Might as well be called "Yo Grandmas favorite climb"

"Bosberg" means something close to "Wood Hill".
That is descriptive but does not really resonate, actually kind of weak. 
BUT in English...
Bos, pronounced as "Boss" sounds badass like "Boss Hill"
That is why us English speakers like it.
Its replacement the Paterberg means Father Hill but to us English it sounds like
Patsy Hill or Pansy Mountain. Weak. 

Sunday, March 4, 2012

Reason 7: This framed scene
Every year we see some version of this picture and put ourselves right there.
Every year we wish we were the camera man.
Every year we gawk at the freakish faces captured through the lens.
No longer...


Cancellara gave it everything on the Kapelmuur and distanced Boonen.

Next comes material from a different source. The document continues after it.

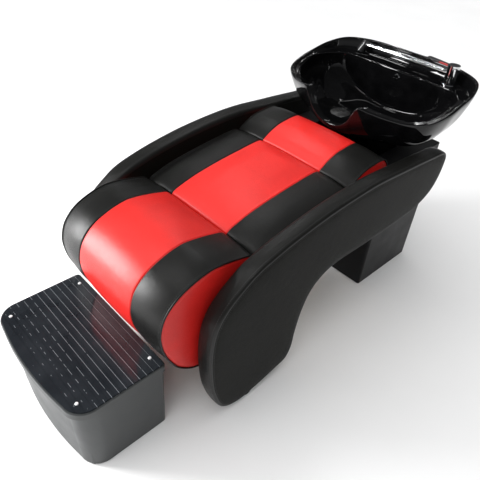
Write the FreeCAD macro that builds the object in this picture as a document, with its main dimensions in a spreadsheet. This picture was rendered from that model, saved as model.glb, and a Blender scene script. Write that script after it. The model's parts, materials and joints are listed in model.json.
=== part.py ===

Alessandro Ballan (Lampre-Fondital) won the 2007 Ronde

David Millar (Garmin - Transitions) ascends the Kapelmuur in the Tour of Flanders.


Saturday, March 3, 2012

Reason 6: This sign

What cycling fan does not see this sign and realize that the end of the
race is near and if decisions have not already been made they are about to be.
Losing this piece of history from the race sucks.

Friday, March 2, 2012

Reason 5: The run in to the Muur

It is like riding downhill into a stadium and then riding back out through the stands.
This clip gives me chills.  

In reverse

Thursday, March 1, 2012

Reason 4: Edwig Van Hooydonck (Eddy Bosberg)
No Bosberg, makes Edwig's nickname not so cool any more.

Eddy Bosberg: Edwig Van Hooydonck wins the second of his Tours of Flanders in 1992.
Photo: © Sirotti

Wednesday, February 29, 2012

Reason 3: The finish line
The finishing staight in Meerbeke was PERFECT.

Long enough for sprints to be very contentious.

Straight enough for the lone escapee to take it all in.

Tuesday, February 28, 2012

Reason 2: Passion

The people of Geraardsbergen even had a funeral procession
 for the loss of the race course coming through their town. 
This kind of passion for the race should not be overlooked in the future.

Monday, February 27, 2012

Reason 1: The Muur is iconic. 
Just take look at the bend to the Kapelmuur.
The images captured on the Muur exemplify why the race is so special to cycling fans everywhere.